El segundo motivo se refiere a la necesaria acción del Espíritu Santo: «El Espíritu es el que da vida; la carne no sirve para nada. Las palabras que les he dicho son espíritu y son vida». Las verdades que Jesús revela, en modo particular su enseñanza sobre el Pan de vida, no pueden ser asimiladas por el ser humano, si no actúa en su interior el Espíritu Santo. Para aceptar estas palabras de Jesús, que son espíritu y vida, «la carne no sirve de nada». La inteligencia natural del ser humano puede acceder por su propia virtud a las verdades del mundo natural. Pero no puede acceder por su propia virtud a las verdades sobrenaturales; si cree en esas verdades y ordena su vida según ellas, es por un don del Espíritu Santo: «Él recibirá de lo mío y lo anunciará a ustedes» (Jn 16,14.15).

Y el tercer motivo lo indica Jesús así: «Hay entre ustedes algunos que no creen». Las palabras de Jesús sólo pueden hacerse propias si precede la fe en Él. La actitud que se debe tener es de plena entrega: «Diga lo que diga, yo lo acepto como verdad, porque creo que Él es Dios y Dios no puede engañarse ni engañarnos». A esto se refiere Jesús cuando afirma: «Yo soy la verdad» (Jn 14,6).

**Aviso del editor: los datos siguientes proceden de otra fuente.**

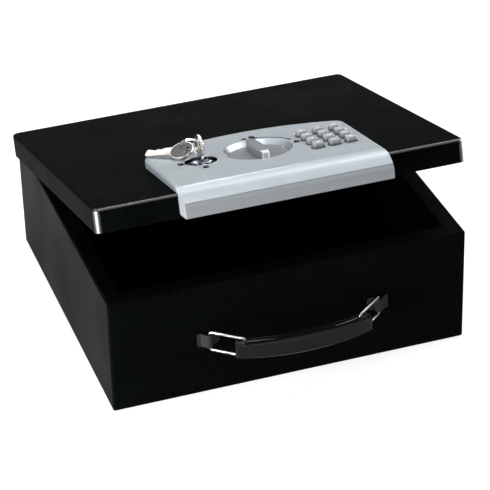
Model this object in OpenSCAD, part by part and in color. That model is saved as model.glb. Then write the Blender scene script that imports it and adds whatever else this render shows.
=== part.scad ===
// Electronic security box: a shallow steel box with a hinged pan lid, a moulded
// control panel with keypad, turning knob and key lock, and a fold-away carry handle.
// Millimetres. The origin is the middle of the base, +Z is up and -Y is the front.
// The lid stands open at open_angle. Everything on it is modelled on the closed lid
// and turned about the hinge pin by in_lid().

/* [Body] */
// Width of the steel body
body_w = 305; // [260:1:380]
// Depth of the steel body, front to back
body_d = 282; // [240:1:340]
// Height of the steel body
body_h = 103; // [85:1:160]
// Thickness of the body and lid sheet
sheet_t = 1.2; // [0.8:0.1:1.6]
// Outside radius of the body's bends
body_bend_r = 2; // [1.7:0.1:3]
// Width of the flange turned in round the rim
rim_flange = 14; // [11:0.5:16]

/* [Lid] */
// Height of the lid, from its top face to the lower edge of its flanges
lid_h = 19.6; // [17:0.1:26]
// How far the closed lid's flanges reach down over the body
lid_overlap = 16.6; // [14:0.1:18]
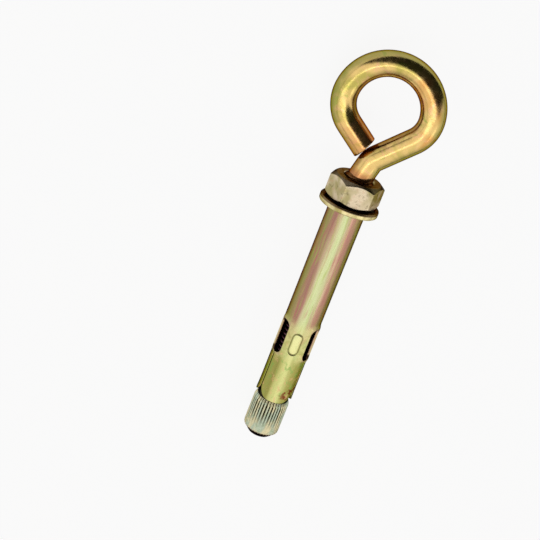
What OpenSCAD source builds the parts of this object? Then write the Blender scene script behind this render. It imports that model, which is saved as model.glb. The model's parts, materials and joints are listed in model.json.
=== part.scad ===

Dos veces indica el evangelista el rechazo precisando: «Muchos de sus discípulos», lo que equivale a: «No todos». Y el mismo Jesús dice: «Algunos de ustedes no creen», lo que equivale a: «Algunos creen». Es lo que queda en evidencia, cuando Jesús se vuelve a los Doce, que son los únicos que no lo han dejado, y les pregunta: «¿También ustedes quieren irse?». Ellos no se van, porque creen, como lo afirma Pedro en representación de los demás (excepto Judas): «Señor, ¿donde quién vamos a ir? Tú tienes palabras de vida eterna, y nosotros creemos y sabemos que tú eres el Santo de Dios». Ellos creen y, por eso, saben quién es Jesús. La pregunta de Pedro: «¿Dónde quién?», se refiere a una persona. La alternativa que tiene ante sí el ser humano no es «ir o no ir a una persona», sino «a cuál persona». El que no va a Cristo, se encuentra yendo tras un ídolo, que en el mejor de los casos es otra persona humana, un cantante, un político, un futbolista. La diferencia es que ninguno de ellos puede saciar nuestro corazón, que no se sacia sino con el Bien infinito: Dios. Esto lo indica bien Pedro, diciendo: «Tú tienes palabras de vida eterna». La palabra eficaz de Jesús es la única que puede darnos vida eterna, que es la vida misma de Dios infundida en nosotros.

El episodio que hemos seguido en los últimos domingos nos demuestra también el infinito contraste entre la estabilidad de la Palabra de Jesús y la veleidad de la palabra de los hombres. En efecto, Jesús mantiene su palabra, a pesar de que, a causa de ella, todos lo abandonen. En cambio, los mismos hombres que el día anterior han participado de la multiplicación de los panes y que «viendo el signo que había hecho, decía: “Este es verdaderamente el profeta que iba a venir al mundo”» y que «quieren venir a tomarlo por la fuerza para hacerlo rey» (Jn 6,14.15), al día siguiente lo están abandonando. Sólo las palabras de vida eterna de Cristo pueden dar firmeza a la palabra del ser humano.